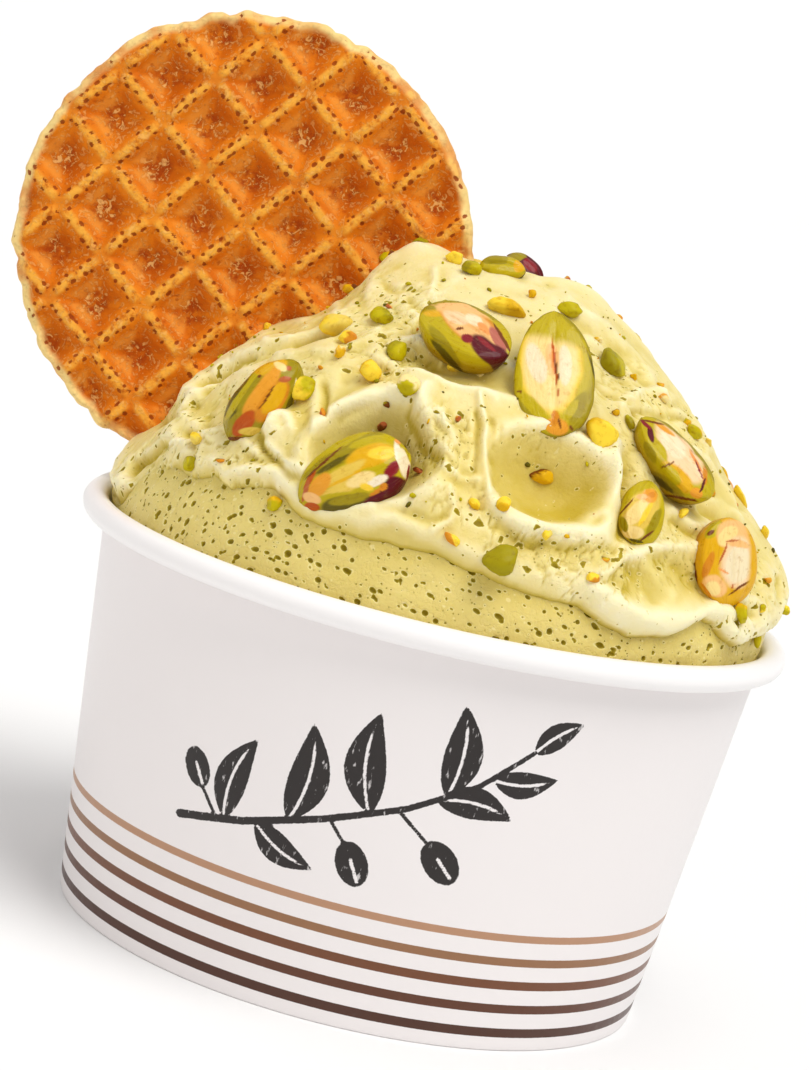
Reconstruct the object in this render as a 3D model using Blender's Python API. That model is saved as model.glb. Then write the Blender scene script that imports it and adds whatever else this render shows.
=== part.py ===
# A paper cup heaped with pistachio gelato, with a round waffle wafer and shelled pistachios.
# Units are metres and +Z is up. The cup stands on z = 0 and every length below is given in
# millimetres, turned to metres where the meshes are made.

import math

import bmesh
import bpy
import numpy as np
from mathutils import Matrix, Vector

MM = 0.001
AXIS_X = 8.8            # the cup's axis stands here, so that cup and wafer together are centred
GAP = 0.35              # air kept between neighbouring pieces

# Paper cup
CUP_SEGMENTS = 44
FOOT_RADIUS = 39.65     # outside of the wall at the foot
WALL_SLOPE = 0.1016     # growth of the radius for each millimetre of height
WALL_PAPER = 0.6
RIM_RADIUS = 46.3       # centre line of the rolled rim
RIM_HEIGHT = 52.0
RIM_TUBE = 1.7
RIM_CURL = (200.0, -130.0)   # where the rolled paper starts and ends, as angles round the tube
HEM_SLOT = 1.14         # slot in the foot that takes the skirt of the base
HEM_LEG = 0.5
HEM_HEIGHT = 7.0
BASE_HEIGHT = 8.4
BASE_PAPER = 0.5
BASE_GAP = 0.32

# Gelato: radii measured from a point on the axis inside the cup
HEART = 45.0
MOUND_RADIUS = 45.7
CROWN_LIFT = 3.0
FILL_GAP = 0.45         # between the gelato and the paper
BRIM_EL = 10.2          # elevation at which the gelato leaves the cup
BRIM_RADIUS = 44.95
LIP_BULGE = 1.7
LIP_SPREAD = 7.0
BAND_SETBACK = 0.5
LIP_HANG = 0.9
FILL_COLUMNS = 72
FRONT_DENSITY = 0.35    # how much closer the columns stand at the front
BAND_ROWS = 3
TOP_ROWS = 14

# Elevation of the lip under the smooth upper layer, by azimuth (front is -90)
LIP = [(-165, 17), (-151, 24), (-132, 22), (-123, 24), (-108, 21), (-90, 21.3), (-66, 17.5),
       (-55, 14.7), (-38, 17.4), (-26, 13.5), (-8, 17), (22, 15), (60, 20), (100, 17), (142, 21)]

# Swellings and dents of the mound: azimuth, elevation, height, half width, half height
SWELLINGS = {
    "right shoulder": (0, 18, 1.4, 17, 7),
    "right lump": (-3, 26, 1.0, 6, 4),
    "right neck": (8, 62, 0.5, 9, 5),
    "right waist": (4, 42, -0.9, 12, 7),
    "right cheek": (2, 77, 1.2, 10, 5),
    "left brim": (180, 13, 0.9, 14, 5),
    "left flank": (178, 24, -1.8, 12, 5),
    "left waist": (180, 46, -1.3, 15, 16),
    "left throat": (180, 58, -0.9, 9, 5),
    "knob": (172, 74, 2.6, 7.5, 5.5),
    "curl": (-128.5, 33.5, 1.7, 2.6, 2.4),
    "brow": (-80, 49, 0.9, 9, 4),
    "chin": (-100, 26, 0.7, 12, 4),
    "back shoulder": (100, 24, 1.5, 18, 8),
}

# Scoops left by the spatula: azimuth, elevation, half width, half height, depth, turn, rim
SCOOPS = {
    "left scoop": (-106.5, 34.5, 8.4, 7.2, 4.0, 12, 0.5),
    "right scoop": (-73, 37, 8.6, 6.8, 4.4, -14, 0.8),
    "swoosh": (-47, 23.5, 12.0, 4.2, 1.6, 6, 0.3),
    "left shelf": (-150, 33, 7.0, 6.0, 1.4, 30, 0.3),
    "upper shelf": (-98, 55, 10.0, 3.8, 1.8, -4, 0.3),
    "right shelf": (-28, 39, 8.0, 5.0, 1.3, -30, 0.3),
    "back scoop": (103, 41, 10.5, 7.5, 3.6, 10, 0.7),
    "back scoop low": (56, 33, 9.0, 6.5, 2.8, -15, 0.6),
    "back scoop high": (146, 47, 8.5, 7.0, 2.4, 20, 0.5),
}

# Ridges (raised) and grooves (sunk): height, half width, path as azimuth and elevation
FOLDS = {
    "saddle": (1.5, 2.6, [(-106, 49), (-97, 39), (-94, 30)]),
    "scoop arc": (0.9, 2.0, [(-119, 28), (-118, 37), (-112, 44), (-104, 46)]),
    "scoop rim": (1.3, 1.7, [(-58, 46), (-60.5, 36), (-67, 29.5), (-78, 28)]),
    "gutter": (-1.1, 2.0, [(-54, 43), (-57, 30)]),
    "left fold": (-1.4, 1.8, [(-162, 36), (-151, 47), (-143, 55)]),
    "left edge": (-1.3, 1.8, [(-148, 28), (-161, 18)]),
    "crown edge": (0.8, 1.8, [(-40, 83), (-5, 74), (5, 65)]),
    "back ridge": (1.4, 2.4, [(76, 54), (81, 40), (84, 27)]),
    "back fold": (-1.3, 2.0, [(22, 44), (42, 56), (74, 62)]),
    "far fold": (1.1, 2.2, [(120, 52), (127, 38), (124, 26)]),
}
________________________
Quote exactly the opening line of the material above and every line after it, up to and including the line that contains "between neighbouring pieces".

SOLUTION TO THE PROBLEM -
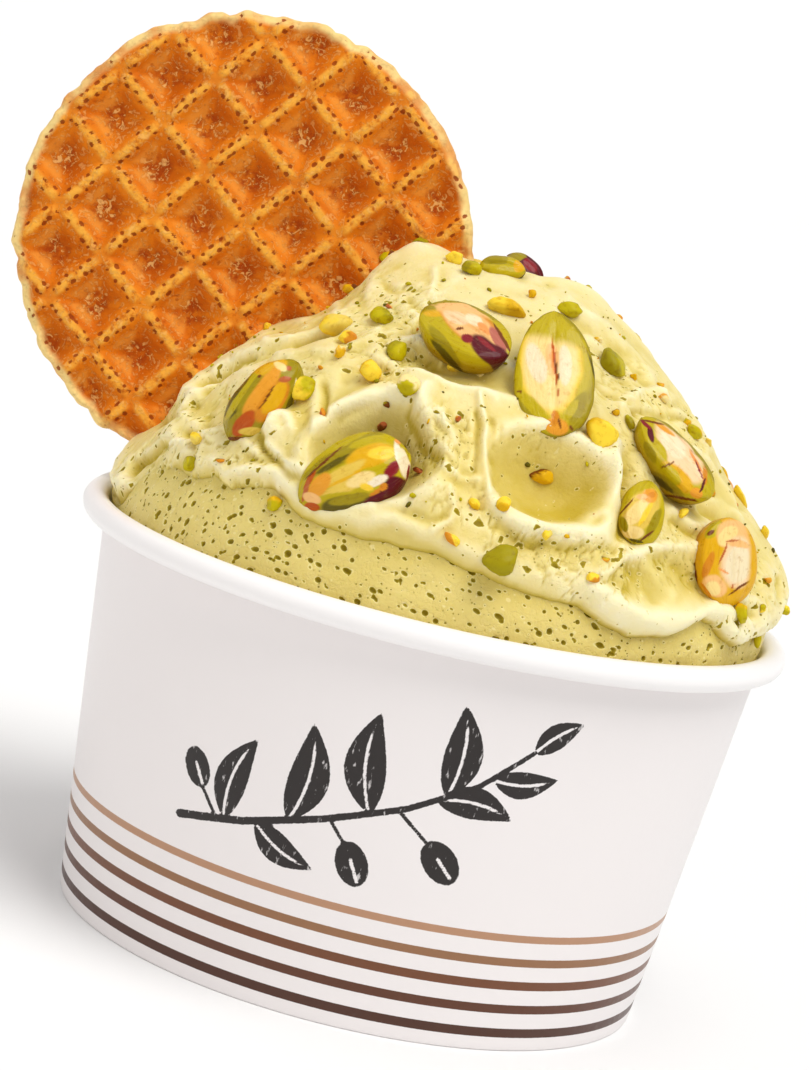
Reconstruct the object in this render as a 3D model using Blender's Python API. That model is saved as model.glb. Then write the Blender scene script that imports it and adds whatever else this render shows.
=== part.py ===
# A paper cup heaped with pistachio gelato, with a round waffle wafer and shelled pistachios.
# Units are metres and +Z is up. The cup stands on z = 0 and every length below is given in
# millimetres, turned to metres where the meshes are made.

import math

import bmesh
import bpy
import numpy as np
from mathutils import Matrix, Vector

MM = 0.001
AXIS_X = 8.8            # the cup's axis stands here, so that cup and wafer together are centred
GAP = 0.35              # air kept between neighbouring pieces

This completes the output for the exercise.